En entrant dans la basilique, dans un coin, à gauche, une colonne torsadée supporte une pierre ronde, noire, le Lapis Diaboli, ou la pierre du diable ! Selon la légende, le diable a jeté cette pierre sur saint Dominique en prière. Évidemment, la pierre fut déviée miraculeusement et brisa une des plaques de marbre du chœur. Certes, les esprits bassement matérialistes ont une toute autre explication : la plaque de marbre aurait été cassée par Domenico Fontana lui-même pendant les travaux de restauration de l'église en 1587. Vous pouvez choisir l’explication qui vous sied le mieux, elles sont toutes les deux assez fantastiques pour faire rêver. Quant à la pierre noire, aplatie aux pôles, ce serait plutôt une unité romaine de mesure qui servait à la pesée. Les portes sculptées, en bois de cyprès, qui séparent le narthex de la basilique, datent du Ve siècle et seraient d’origine orientale. Elles sont décorées de 18 panneaux reproduisant les scènes de l’Ancien et du Nouveau Testament [2] avec la plus ancienne représentation connue de la crucifixion (430). Elles marquent une révolution dans la représentation du Christ qui était figuré soit en bon pasteur, soit en gloire, mais jamais crucifié ! Elle est singulière cette crucifixion (photo) : les croix sont suggérées par les bras ouverts de Jésus et des deux larrons [3], comme si l’artiste hésitait à souligner cette vision doloriste du Christ. 

 

En sortant de Sainte-Sabine, foin du quartier assoupit décrit par Marco Lodoli avec « ces placettes tellement silencieuses que même les chiens se taisent ». Un abominable clébard hargneux nous assomme de ses aboiements ininterrompus. Pour faire croire au réveil de la Belle endormie du quartier de l’Aventin ?

 


[1] Stendhal. « Promenades dans Rome ». 1829.

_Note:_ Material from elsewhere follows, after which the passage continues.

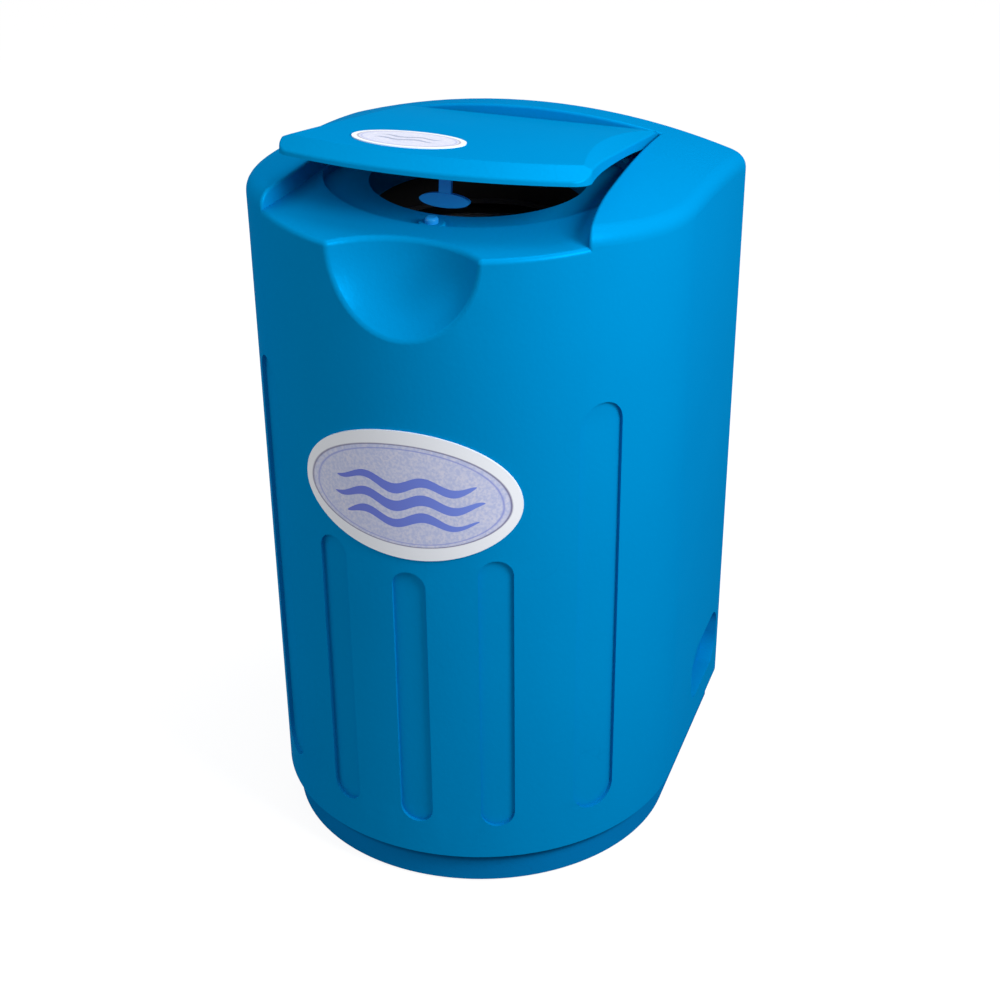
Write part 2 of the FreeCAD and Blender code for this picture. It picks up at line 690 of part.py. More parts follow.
def make_pulley(radius, bore, y):
    drum = rod(radius, pulley_bottom, pulley_bottom + pulley_height, 0, y)
    rims = [rod(radius + pulley_flange, z, z + flange_thickness, 0, y)
            for z in (pulley_bottom, pulley_bottom + pulley_height - flange_thickness)]
    return fuse([drum] + rims).cut(rod(bore, 0, 500, 0, y))


def loop_face(r1, r2, z):
    """Region inside a belt line round the two pulleys, r1 on the basket's axis, r2 on the motor's."""
    lean = math.asin((r1 - r2) / motor_distance)
    c, s = math.cos(lean), math.sin(lean)
    tangents = [(r1 * c, r1 * s), (r2 * c, motor_distance + r2 * s)]
    right = [V(x, axis_y + y, z) for x, y in tangents]
    left = [V(-x, axis_y + y, z) for x, y in tangents]
    edges = [
        Part.Arc(left[0], V(0, axis_y - r1, z), right[0]).toShape(),
        Part.makeLine(right[0], right[1]),
        Part.Arc(right[1], V(0, motor_y + r2, z), left[1]).toShape(),
        Part.makeLine(left[1], left[0]),
    ]
    return Part.Face(Part.Wire(edges))


def make_belt():
    low = pulley_bottom + flange_thickness + belt_side_gap
    height = V(0, 0, pulley_height - 2 * (flange_thickness + belt_side_gap))
    inner = [r + belt_gap for r in (drum_pulley_radius, motor_pulley_radius)]
    outer = [r + belt_thickness for r in inner]
    return loop_face(*outer, low).extrude(height).cut(loop_face(*inner, low).extrude(height))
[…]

[2] En 1836, à l’occasion de la restauration du panneau du passage de la Mer rouge, la tête du Pharaon qui se noie a été modifiée pour ressembler à Napoléon et symboliser ainsi la retraite de Russie ! In « Itinerari romani ».

[3] Gérard Veyssière. « L’image paléochrétienne ou l’iconographie de l’irreprésentable ». Journées de l’Antiquité́ 2005-2006. Université́ de La Réunion.